Taliban fighters killed nearly 60 members of Afghanistan’s beleaguered security forces in a spate of attacks across the country’s north, officials said Monday, as diplomatic efforts to end the 17-year war intensify.
Heavy fighting overnight in four provinces followed a wave of violence across the war-torn country in recent weeks that has left hundreds of civilians, police and soldiers dead.
After seizing a military base in Sar-e-Pul, Taliban fighters were threatening the provincial capital in a situation that could result in ‘disaster’ if reinforcements were not sent, the area’s police chief Abdul Qayom Baqizoy warned.
Baqizoy compared the threat to the Taliban’s extraordinary raid last month on the provincial capital of Ghazni — fighters held large parts of the city located just two hours from Kabul for days.
At least 17 security forces have been killed near Sar-e-Pul city after militants seized a checkpoint in Sayyad district and burned it to the ground, provincial governor Zahir Wahdat told journalists Monday.
Air support has been called in, he said. About 39 Taliban fighters have been killed and 14 wounded.
‘The fighting is still ongoing near the city and the central government is going to send more reinforcements soon,’ Wahdat said.
Elsewhere in Afghanistan’s north, the Taliban’s elite Red unit attacked several police posts in Kunduz, killing at least 19 officers and wounding around 20, Dasht-e-Archi district chief Nasruddin Saadi said.
Insurgents also raided two police checkpoints in Dara-e-Suf district of Samangan province, killing 14 officers, northern Afghanistan police spokesman Sarwar Hussaini said.
In Jowzjan province hundreds of Taliban fighters stormed Khomab district centre, near Turkmenistan, killing eight security force members and seizing control of government headquarters, provincial deputy police chief Abdul Hafeez Khashi said.
The increased violence comes as Afghan and international players ratchet up efforts to hold peace talks with the Taliban, which was toppled from power by US-led forces in 2001.
US officials met with Taliban representatives in Qatar in July and there is speculation the two sides will meet again this month, raising hopes for peace.
On Sunday a suicide bomber blew himself up in Kabul during commemorations for famed resistance leader Ahmad Shah Massoud, killing at least seven people and wounding more than 20.
SITE Intelligence group said the local Islamic State group claimed the attack on IS’s propaganda channel Amaq.
The interior ministry would not respond to repeated requests from AFP for details about the latest violence.
Defence ministry spokesman Ghafoor Ahmad Jawed had his phone switched off.
Afghan media under pressure after journalist deaths
Reuters . Kabul
Afghan media are facing growing pressure to cut back coverage of militant attacks following the death of two television reporters who were among 20 killed in an attack on a sports club in Kabul last week.
Following an explosion in April that killed nine reporters, photographers and cameramen covering an attack, Afghanistan has been the deadliest country in the world for journalists this year, according to the Committee to Protect Journalists.
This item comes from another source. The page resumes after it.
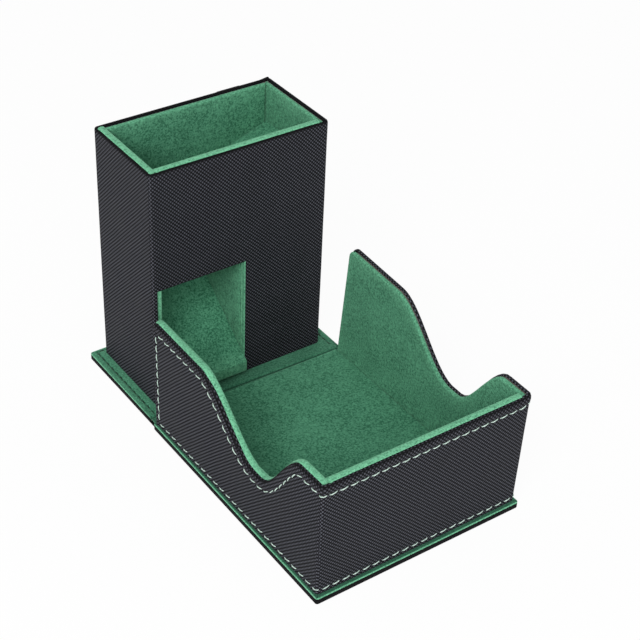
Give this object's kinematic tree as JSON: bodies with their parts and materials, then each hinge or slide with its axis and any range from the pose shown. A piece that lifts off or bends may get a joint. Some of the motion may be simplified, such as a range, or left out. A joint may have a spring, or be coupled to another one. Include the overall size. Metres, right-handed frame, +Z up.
{
  "type": "folding dice tower",
  "caption": "Open-topped leatherette chute with a sloping baffle and exit ramp inside, on a base panel that hinges to a shallow tray with swept side walls.",
  "frame": {"origin": "on the table, below the middle of the tower's front face", "axes": "+X along the tower's width towards the closed side of its front, +Y from the tray to the back of the tower, +Z up"},
  "size_m": [0.1134, 0.1987, 0.13],
  "materials": {
    "leatherette": "cross-grain, satin",
    "suede": "short nap, matt",
    "greyboard": "raw board, matt",
    "pale_thread": "twisted thread",
    "green_thread": "twisted thread",
    "steel": "plated disc"
  },
  "bodies": {
    "tower": {"rear_base_cover": "leatherette", "hinge_cover_strip": "leatherette", "tower_cover": "leatherette", "rear_base_lining": "suede", "hinge_lining_strip": "suede", "tower_left_lining": "suede", "tower_right_lining": "suede", "tower_back_lining": "suede", "tower_front_lining": "suede", "baffle_lining": "suede", "partition_lining": "suede", "ramp_lining": "suede", "rear_base_board": "greyboard", "tower_left_board": "greyboard", "tower_right_board": "greyboard", "tower_back_board": "greyboard", "tower_front_board": "greyboard", "baffle_board": "greyboard", "partition_board": "greyboard", "ramp_board": "greyboard", "rear_border_thread": "green_thread", "keeper_disc_left": "steel", "keeper_disc_right": "steel"},
    "tray": {"front_base_cover": "leatherette", "tray_cover": "leatherette", "front_base_lining": "suede", "tray_left_lining": "suede", "tray_right_lining": "suede", "tray_front_lining": "suede", "tray_floor_lining": "suede", "front_base_board": "greyboard", "tray_left_board": "greyboard", "tray_right_board": "greyboard", "tray_front_board": "greyboard", "tray_floor_board": "greyboard", "tray_rim_thread": "pale_thread", "tray_foot_thread": "pale_thread", "tray_left_end_thread": "pale_thread", "tray_right_end_thread": "pale_thread", "tray_magnet_left": "steel", "tray_magnet_right": "steel"}
  },
  "joints": [
    {"name": "tray_fold", "type": "hinge", "parent": "tower", "child": "tray", "pos_m": [0, -0.0084, 0.0013], "axis": [-1, 0, 0], "range_deg": [0, 90], "deforming": ["hinge_cover_strip", "hinge_lining_strip"]}
  ]
}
On Wednesday, Samim Faramarz, a reporter for Tolo News, and cameraman Ramiz Ahmadi were killed by a car bomb apparently targeting first responders and journalists as they were covering a suicide attack at a wrestling club in Kabul.
Their deaths came two and a half years after seven Tolo TV employees were killed by a Taliban suicide attacker who rammed a car bomb into a bus driving them home from the station.
Media coverage of attacks had already been noticeably reduced following the deadly blast in April and last week’s incident is likely to restrict coverage further, said Lotfullah Najafizada, head of Tolo News.
‘The space is shrinking,’ he told Reuters. ‘We have lost colleagues in four separate attacks in two years alone. That demonstrates that the media is under immense pressure.’
Afghanistan’s vibrant media sector has been one of the comparatively few undisputed success stories in the years following the overthrow of the Taliban, with the appearance of stations like Tolo as well as an array of competitors including 1TV, Ariana News, Shamshad TV and Khurshid TV.
With international media presence in Afghanistan sharply reduced since the withdrawal of international troops in 2014, domestic media outlets have filled the gap but their work has become increasingly difficult.
‘You have a lot of no-go areas, there is a long list of things you cannot do,’ Najafizada said.
Already large parts of the countryside, much of which is under the control of the Taliban, are out of bounds for journalists, who have been regarded with suspicion and sometimes outright hostility by the insurgents.
As the major cities still controlled by the government become increasingly dangerous, there would be more restrictions on coverage, less access and less support, he said.
‘This is certainly creating another layer of restrictions for a free press which is worrying.’
For the journalists and media workers themselves, the growing roll call of colleagues killed while working is an increasingly oppressive fact of life.
‘It has been proved to the world that Afghanistan is not a safe place for people of Afghanistan and for journalists,’ said Soraya Amiri, a Tolo News producer.
‘This is a clear and bitter fact that we have to believe and accept.’